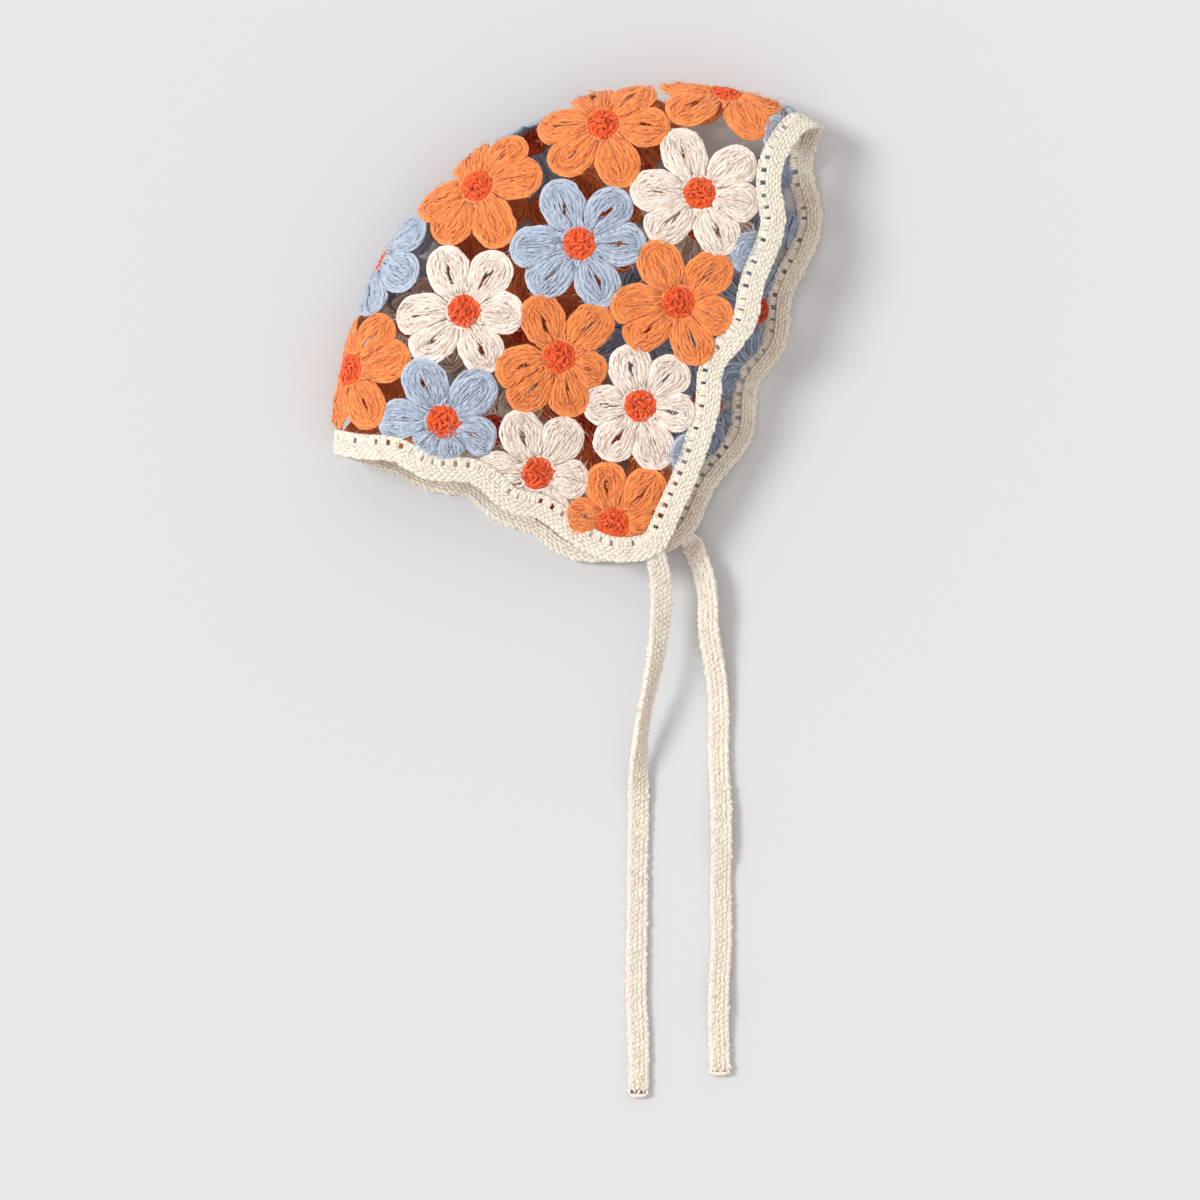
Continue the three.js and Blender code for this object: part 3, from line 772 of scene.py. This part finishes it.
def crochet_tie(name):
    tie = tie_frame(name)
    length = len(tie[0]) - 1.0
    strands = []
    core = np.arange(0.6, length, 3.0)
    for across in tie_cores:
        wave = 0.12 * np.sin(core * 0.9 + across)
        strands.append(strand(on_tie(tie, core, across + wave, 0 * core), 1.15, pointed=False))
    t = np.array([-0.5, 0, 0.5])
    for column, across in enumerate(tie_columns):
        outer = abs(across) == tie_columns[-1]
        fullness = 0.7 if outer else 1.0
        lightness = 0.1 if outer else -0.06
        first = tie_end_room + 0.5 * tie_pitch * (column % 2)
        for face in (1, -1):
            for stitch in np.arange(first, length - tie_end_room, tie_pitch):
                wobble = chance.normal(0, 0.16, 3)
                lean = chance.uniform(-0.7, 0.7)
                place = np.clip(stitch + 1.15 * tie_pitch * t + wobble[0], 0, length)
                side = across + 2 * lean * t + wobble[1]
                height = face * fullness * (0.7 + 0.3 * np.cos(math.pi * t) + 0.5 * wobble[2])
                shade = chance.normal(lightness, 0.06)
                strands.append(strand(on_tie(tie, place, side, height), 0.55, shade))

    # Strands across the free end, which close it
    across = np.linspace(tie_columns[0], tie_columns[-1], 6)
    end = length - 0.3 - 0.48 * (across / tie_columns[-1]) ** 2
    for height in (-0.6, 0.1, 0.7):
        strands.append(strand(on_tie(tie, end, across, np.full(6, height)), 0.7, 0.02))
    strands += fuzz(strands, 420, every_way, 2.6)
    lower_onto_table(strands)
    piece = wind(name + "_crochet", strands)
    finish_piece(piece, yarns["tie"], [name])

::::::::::

**Description of the task**
Repeat every line of the material exactly as given.

**Solution**
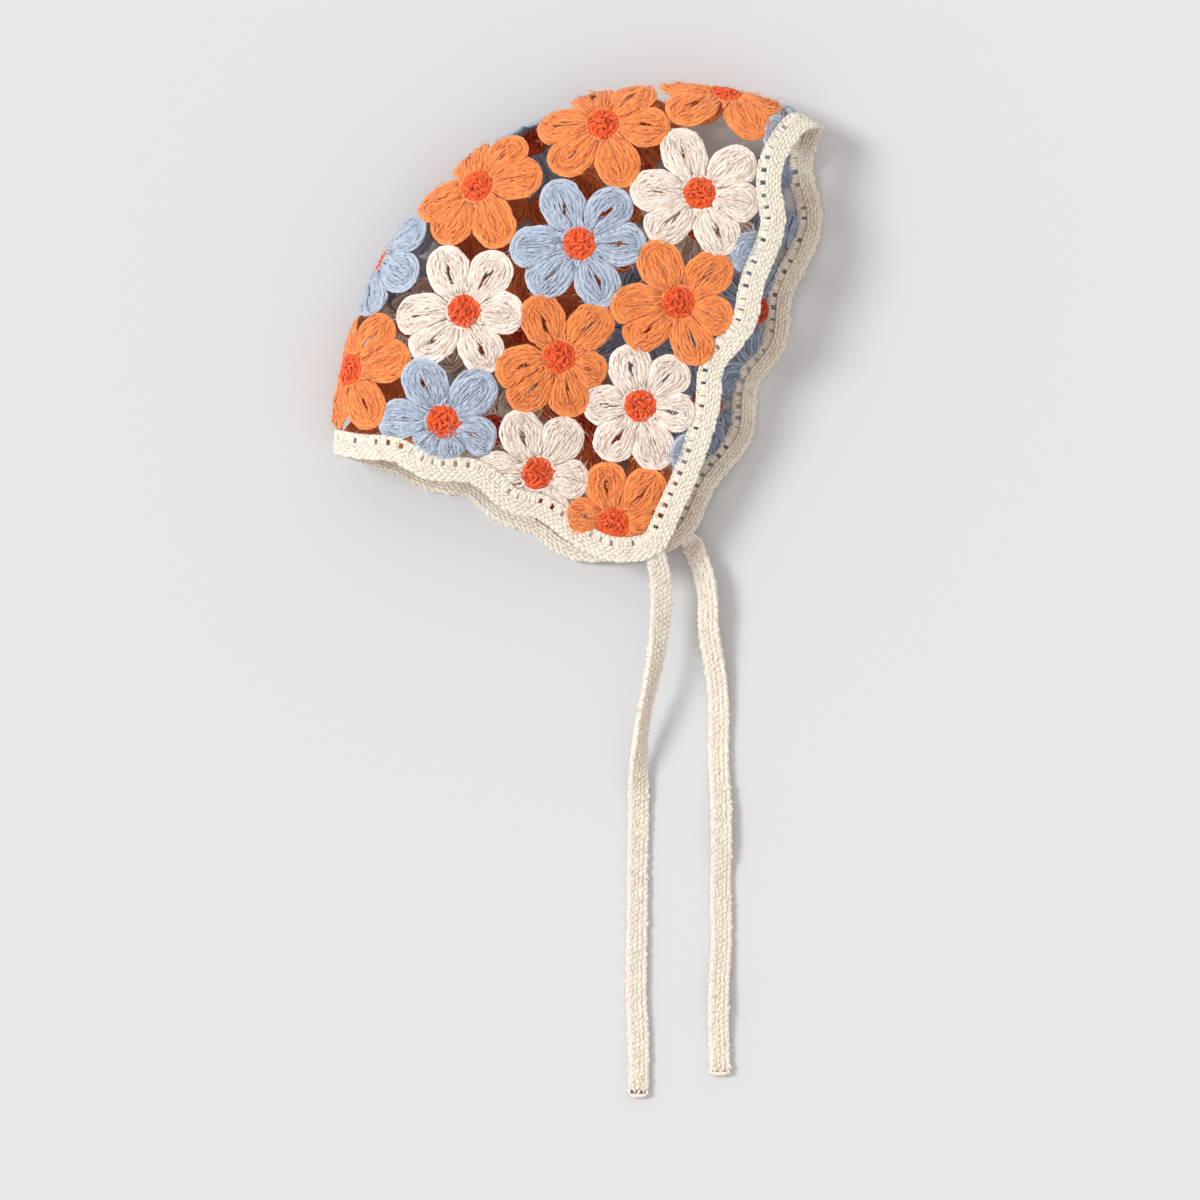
Continue the three.js and Blender code for this object: part 3, from line 772 of scene.py. This part finishes it.
def crochet_tie(name):
    tie = tie_frame(name)
    length = len(tie[0]) - 1.0
    strands = []
    core = np.arange(0.6, length, 3.0)
    for across in tie_cores:
        wave = 0.12 * np.sin(core * 0.9 + across)
        strands.append(strand(on_tie(tie, core, across + wave, 0 * core), 1.15, pointed=False))
    t = np.array([-0.5, 0, 0.5])
    for column, across in enumerate(tie_columns):
        outer = abs(across) == tie_columns[-1]
        fullness = 0.7 if outer else 1.0
        lightness = 0.1 if outer else -0.06
        first = tie_end_room + 0.5 * tie_pitch * (column % 2)
        for face in (1, -1):
            for stitch in np.arange(first, length - tie_end_room, tie_pitch):
                wobble = chance.normal(0, 0.16, 3)
                lean = chance.uniform(-0.7, 0.7)
                place = np.clip(stitch + 1.15 * tie_pitch * t + wobble[0], 0, length)
                side = across + 2 * lean * t + wobble[1]
                height = face * fullness * (0.7 + 0.3 * np.cos(math.pi * t) + 0.5 * wobble[2])
                shade = chance.normal(lightness, 0.06)
                strands.append(strand(on_tie(tie, place, side, height), 0.55, shade))

    # Strands across the free end, which close it
    across = np.linspace(tie_columns[0], tie_columns[-1], 6)
    end = length - 0.3 - 0.48 * (across / tie_columns[-1]) ** 2
    for height in (-0.6, 0.1, 0.7):
        strands.append(strand(on_tie(tie, end, across, np.full(6, height)), 0.7, 0.02))
    strands += fuzz(strands, 420, every_way, 2.6)
    lower_onto_table(strands)
    piece = wind(name + "_crochet", strands)
    finish_piece(piece, yarns["tie"], [name])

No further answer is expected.